Reinforcement Learning for High-Level Strategic Control in Tower Defense Games
Joakim Bergdahl, Alessandro Sestini, Linus Gisslén
TL;DR
This work tackles automated playtesting and difficulty validation for tower-defense style mobile games, focusing on Plants vs. Zombies. It introduces a hybrid RL approach (HRL) that learns high-level strategy selection while delegating low-level actions to an existing heuristic AI, enabling scalable yet adaptable testing. Empirical results show HRL outperforms purely heuristic or random baselines on 40 PvZ levels in terms of success rate and cumulative reward, though level-specific puzzles limit generalization across unseen levels. The findings suggest HRL can generate actionable level-testing data and validate difficulty at scale, with future work aimed at improving cross-level generalization and extending the approach to other genres such as real-time strategy games.
Abstract
In strategy games, one of the most important aspects of game design is maintaining a sense of challenge for players. Many mobile titles feature quick gameplay loops that allow players to progress steadily, requiring an abundance of levels and puzzles to prevent them from reaching the end too quickly. As with any content creation, testing and validation are essential to ensure engaging gameplay mechanics, enjoyable game assets, and playable levels. In this paper, we propose an automated approach that can be leveraged for gameplay testing and validation that combines traditional scripted methods with reinforcement learning, reaping the benefits of both approaches while adapting to new situations similarly to how a human player would.

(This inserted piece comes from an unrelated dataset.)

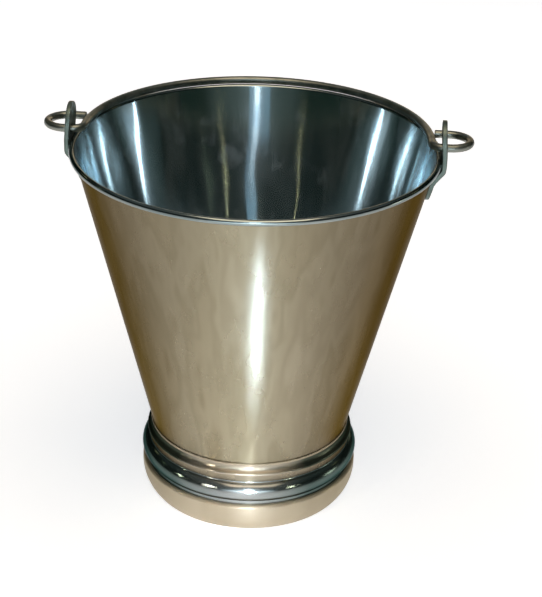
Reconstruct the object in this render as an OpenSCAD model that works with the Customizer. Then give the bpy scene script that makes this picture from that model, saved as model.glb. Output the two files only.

We test our solution on a popular tower defense game, Plants vs. Zombies. The results show that combining a learned approach, such as reinforcement learning, with a scripted AI produces a higher-performing and more robust agent than using only heuristic AI, achieving a 57.12% success rate compared to 47.95% in a set of 40 levels. Moreover, the results demonstrate the difficulty of training a general agent for this type of puzzle-like game.